§ Problem details
Reproduce, word for word, every line from the first one down to the line containing "WIRE_RADIUS = 0.00024", and nothing else.

§ Source material
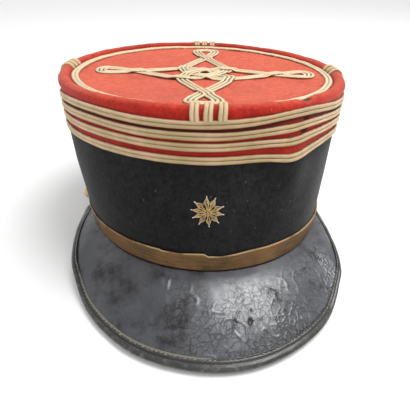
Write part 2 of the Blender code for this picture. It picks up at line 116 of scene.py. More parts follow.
# Peak, strap, buttons and star
PEAK_REACH = 0.0465
PEAK_HALF_WIDTH = 0.0976
PEAK_SIDE_SHIFT = -0.0026
PEAK_TURN = math.radians(6.5)
PEAK_DROP = 0.032
PEAK_THICKNESS = 0.0020
PEAK_ARCH = 0.0030
PEAK_END_ANGLE_LEFT = math.radians(87.5)
PEAK_END_ANGLE_RIGHT = math.radians(84)
PEAK_END_WIDTH_LEFT = 0.0084
PEAK_END_WIDTH_RIGHT = 0.0045
PEAK_CENTRE = 0.10
PEAK_FAN = 0.95
PEAK_LIFT_START = 0.55
PEAK_CLOSE_START = 0.73
CRAZE_CELLS = 1800
CRAZE_RIDGE = 0.00022
WORM_RIDGE = 0.00026
PIT_DEPTH = 0.0016
PIT_START = 0.55
BINDING_WIDTH = 0.0065
BINDING_THICKNESS = 0.0008
BINDING_FACE = PEAK_THICKNESS / 2 + GAP * 0.2
BINDING_SKIN = BINDING_FACE + BINDING_THICKNESS
SEAM_PLACE = 0.80
STITCH_SHARE = 0.74
STITCH_RADIUS = 0.00030
STRAP_HEIGHT = 0.0016
STRAP_WIDTH = 0.0110
STRAP_THICKNESS = 0.0012
STRAP_MARGIN = math.radians(5)
STRAP_EDGE = 0.06
BUTTON_LEFT_ANGLE = math.radians(-93)
BUTTON_RIGHT_ANGLE = math.radians(101)
BUTTON_RADIUS = 0.0048
SHANK_RADIUS = 0.0020
SHANK_LENGTH = 0.0012
STAR_HEIGHT = 0.0382
STAR_ANGLE = math.radians(-1.3)
STAR_RADIUS = 0.0082
STAR_VALLEY = 0.0056
STAR_BREADTH = 0.95
STAR_TALLNESS = 1.03
WIRE_RADIUS = 0.00024

# Steps round or along each piece
BAND_STEPS = 540
SIDE_STEPS = 820
TOP_STEPS = 480
TOP_ROWS = 74
BRAID_STEPS = 1080
PEAK_STEPS = 640
BINDING_STEPS = 520
SEAM_STEPS = 1400
STRAP_STEPS = 640

# How far the wall has flared at each share of its height
FLARE = (
    # height, flare
    (0.00, 0.00),
    (0.12, 0.20),
    (0.25, 0.33),
    (0.50, 0.54),
    (0.72, 0.73),
    (1.00, 1.00),
)

# Spaces above the galons as shares of their width
GALON_SPACES = (
    # front, elsewhere
    (0.00, 0.00),
    (0.20, 0.30),
    (0.16, 0.40),
    (0.46, 0.44),
)

# Where the galons rise or sink, in galon widths
GALON_SWAYS = (
    # angle, angle spread, lift of the top galon, lift of the lowest galon
    (33.0, 20.0, 0.80, 0.00),
    (27.0, 6.0, 0.00, -0.30),
    (50.0, 14.0, 0.00, 0.40),
    (-42.0, 20.0, 0.40, 0.15),
    (84.0, 12.0, -0.60, -0.40),
    (-84.0, 14.0, -0.80, -0.30),
)

RISER_GROUPS = (
    # name, angle
    ("front", -0.6),
    ("right", 89.0),
    ("back", 176.0),
    ("left", -94.0),
)

# Where wear has pushed the wall out or in: depth is a share of the head width
DENTS = (
    # angle, height share, angle spread, height spread, depth
    (29.0, 0.62, 9.0, 0.18, 0.022),
    (13.0, 0.62, 10.0, 0.22, -0.008),
    (-24.0, 0.55, 16.0, 0.25, -0.006),
    (-95.0, 0.50, 45.0, 0.35, 0.014),
    (150.0, 0.50, 22.0, 0.25, -0.009),
)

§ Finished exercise
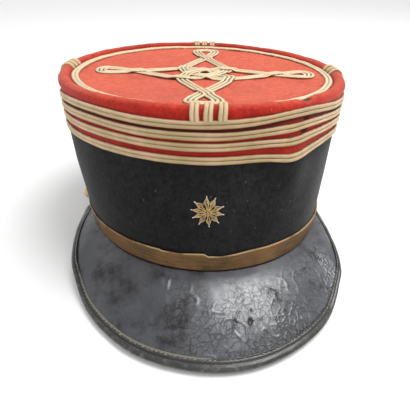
Write part 2 of the Blender code for this picture. It picks up at line 116 of scene.py. More parts follow.
# Peak, strap, buttons and star
PEAK_REACH = 0.0465
PEAK_HALF_WIDTH = 0.0976
PEAK_SIDE_SHIFT = -0.0026
PEAK_TURN = math.radians(6.5)
PEAK_DROP = 0.032
PEAK_THICKNESS = 0.0020
PEAK_ARCH = 0.0030
PEAK_END_ANGLE_LEFT = math.radians(87.5)
PEAK_END_ANGLE_RIGHT = math.radians(84)
PEAK_END_WIDTH_LEFT = 0.0084
PEAK_END_WIDTH_RIGHT = 0.0045
PEAK_CENTRE = 0.10
PEAK_FAN = 0.95
PEAK_LIFT_START = 0.55
PEAK_CLOSE_START = 0.73
CRAZE_CELLS = 1800
CRAZE_RIDGE = 0.00022
WORM_RIDGE = 0.00026
PIT_DEPTH = 0.0016
PIT_START = 0.55
BINDING_WIDTH = 0.0065
BINDING_THICKNESS = 0.0008
BINDING_FACE = PEAK_THICKNESS / 2 + GAP * 0.2
BINDING_SKIN = BINDING_FACE + BINDING_THICKNESS
SEAM_PLACE = 0.80
STITCH_SHARE = 0.74
STITCH_RADIUS = 0.00030
STRAP_HEIGHT = 0.0016
STRAP_WIDTH = 0.0110
STRAP_THICKNESS = 0.0012
STRAP_MARGIN = math.radians(5)
STRAP_EDGE = 0.06
BUTTON_LEFT_ANGLE = math.radians(-93)
BUTTON_RIGHT_ANGLE = math.radians(101)
BUTTON_RADIUS = 0.0048
SHANK_RADIUS = 0.0020
SHANK_LENGTH = 0.0012
STAR_HEIGHT = 0.0382
STAR_ANGLE = math.radians(-1.3)
STAR_RADIUS = 0.0082
STAR_VALLEY = 0.0056
STAR_BREADTH = 0.95
STAR_TALLNESS = 1.03
WIRE_RADIUS = 0.00024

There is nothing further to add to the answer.